I counted at least 50 international money transfer offices in the town. The manager of one of these offices told me that he took in about $8,500 (£7,000) every day, and that the vast majority of that was blackmail money.
There are German cars and Japanese motorbikes in the streets, and fancy café-restaurants that provide a front for families that need an explanation for their new-found wealth.
In the UK, Wayne May runs an online community, Scam Survivors, that offers advice and support to victims of the webcam masturbation racket. Since 2012 he has received more than 14,000 requests for help from victims all over the world, including the UK and the US.
Many are young Arab men, he says, and about a third of all the scams originate in Morocco.
Before the advent of social media, Oued Zem was largely reliant on remittances from people working in Europe. But with the economic crash of 2008, remittances dropped – and this was exactly the moment that Facebook and webcams were becoming everyday tools of communication.
Salaheddin El-Kennan, a labour activist, does not blame the town’s young men for making money from extortion. He points the finger at the state-owned company that mines phosphate in the surrounding countryside but employs very few local people.

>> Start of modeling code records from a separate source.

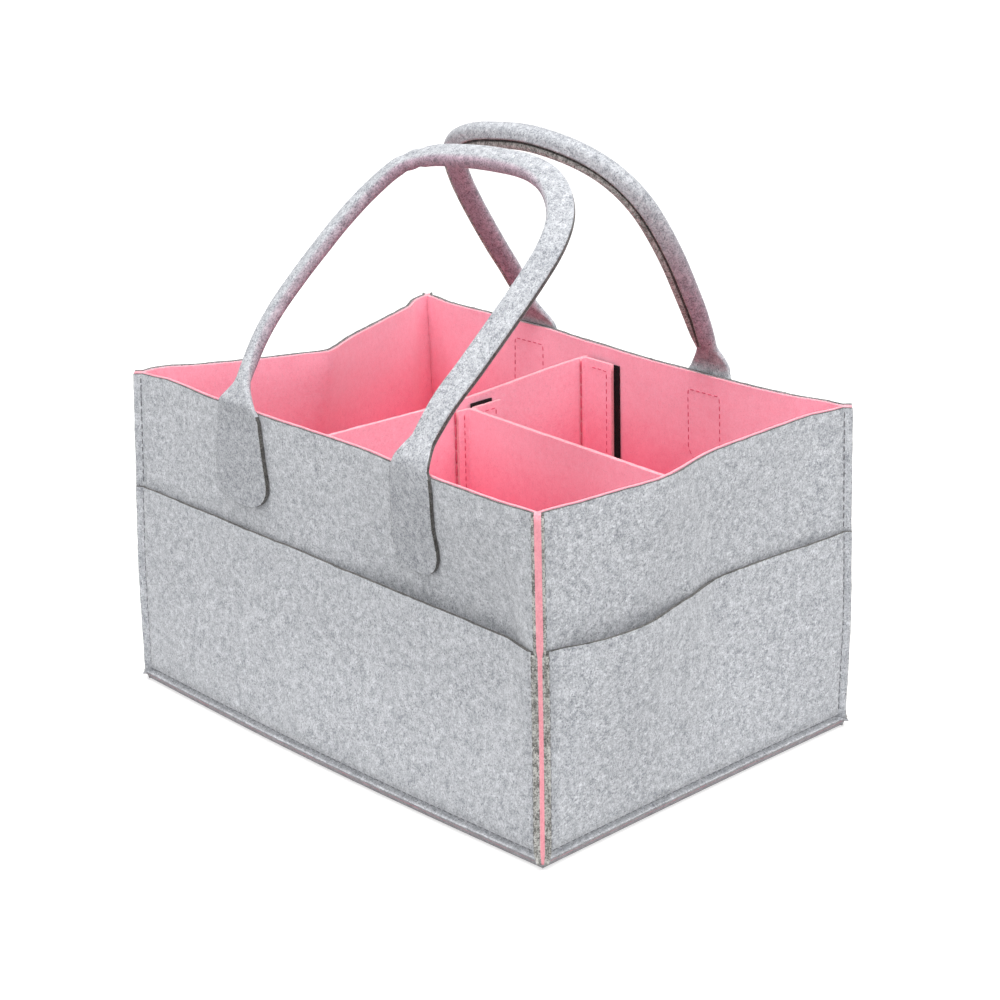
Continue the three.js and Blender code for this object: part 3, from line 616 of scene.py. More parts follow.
# The layers of a side, from the inside out: the offsets of a layer's faces, how much its
# edges fray, its felts, its slot, which felt its foot, side and top edges show, and how
# much each of those is rounded
# The foot edges of all layers show the mauve grey cut felt and the shell's and pockets' top edges the near
# black one, both painted shade
GREYS, PINKS = (GREY, GREY_CUT, SHADED_CUT, SHADED_FOOT_CUT), (PINK, PINK_CUT, SHADED_FOOT_CUT)
LAYERS = {
    "wall_lining": (LINING_NEAR, LINING_FAR, 0.12, PINKS, "pink_felt", (2, 1, 1), (0, 0, 1)),
    "wall_shell": (SHELL_NEAR, SHELL_FAR, 0.25, GREYS, "grey_felt", (3, 1, 2), (1, 1, 1)),
    "pocket": (POCKET_NEAR, POCKET_FAR, 0.3, GREYS, "grey_felt", (3, 1, 2), (1, 1, 1)),
}
SEED_STEP = 7.0
SHEETS, POCKETS = {}, {}
for order, side in enumerate(WALLS):
    wall = Wall(side)
    SHEETS[side], POCKETS[side] = Sheet(wall, False), Sheet(wall, True)
    for kind, (near, far, frayed, felts, slot, cuts, rounding) in LAYERS.items():
        source = (POCKETS if kind == "pocket" else SHEETS)[side]
        drop = wall.shell_drop if kind == "wall_shell" else 0.0
        inner, outer = (
            fray(lowered(source.layer(offset), drop), frayed, SEED_STEP * order + near)
            for offset in (near, far)
        )
        node = f"{side}_{kind}"
        piece = closed_sheet(f"{node}_felt", inner, outer, felts, cuts, rounding)
        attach(dress(piece, slot, node), "caddy")


# Floor: rings from the foot seam inwards

def floor_ring(inset, height):
    """A ring of points under all four walls, set in from their tips."""
    ring = []
    for sheet in SHEETS.values():
        wall = sheet.wall
        u = inset + wall.columns()[:-1] / wall.span * (wall.span - 2 * inset)
        z = np.full_like(u, height)
        ring.append(wall.point(u, z, inset - wall.pushed(u, z)))
    return np.vstack(ring)


FLOOR_SHRINK_SHARES = (0.93, 0.84, 0.72, 0.56, 0.38, 0.2, 0.06)
FLOOR_WAVES, FLOOR_SEED = ((0.18, 30.0, 0),), 2.0
rings = [floor_ring(0.0, FOOT_TIP), floor_ring(FIN, CREST), floor_ring(FIN + FLOOR_SLOPE, FLOOR_LEVEL)]
for shrink in FLOOR_SHRINK_SHARES:
    ring = rings[2].copy()
    ring[:, :2] *= shrink
    ring[:, 2] = FLOOR_LEVEL + waves(ring, FLOOR_WAVES, FLOOR_SEED)
    rings.append(ring)
floor = np.stack(rings, 1)[::-1]
floor_quads = grid_quads(len(floor), len(rings), closed=True)
floor_steps = mitres(floor.reshape(-1, 3), floor_quads).reshape(floor.shape)


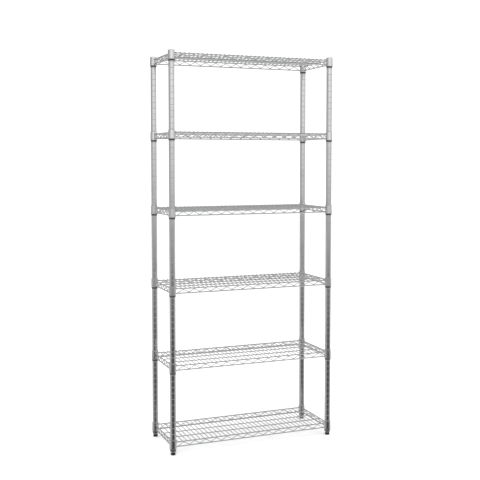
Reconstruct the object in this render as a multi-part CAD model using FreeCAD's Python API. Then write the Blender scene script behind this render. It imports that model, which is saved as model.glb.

“I chose not to go down the route of scamming because I consider it incompatible with our Moroccan and Islamic values,” he says.
“But unemployment rates in our town are higher than in the rest of Morocco. Nationally, unemployment is at 8.7%, while in our town we estimate that it’s as high as 60%. With the lack of employment, and no apprenticeship schemes in the city, many people look for other ways to make money.”
Omar said he was not proud of what he does, and that he wanted to stop scamming.
Intelligent, articulate, and technologically adept, it is hard to avoid the conclusion that in a place with more opportunities a young man of Omar’s talents could find a legitimate way to earn his $500 a day.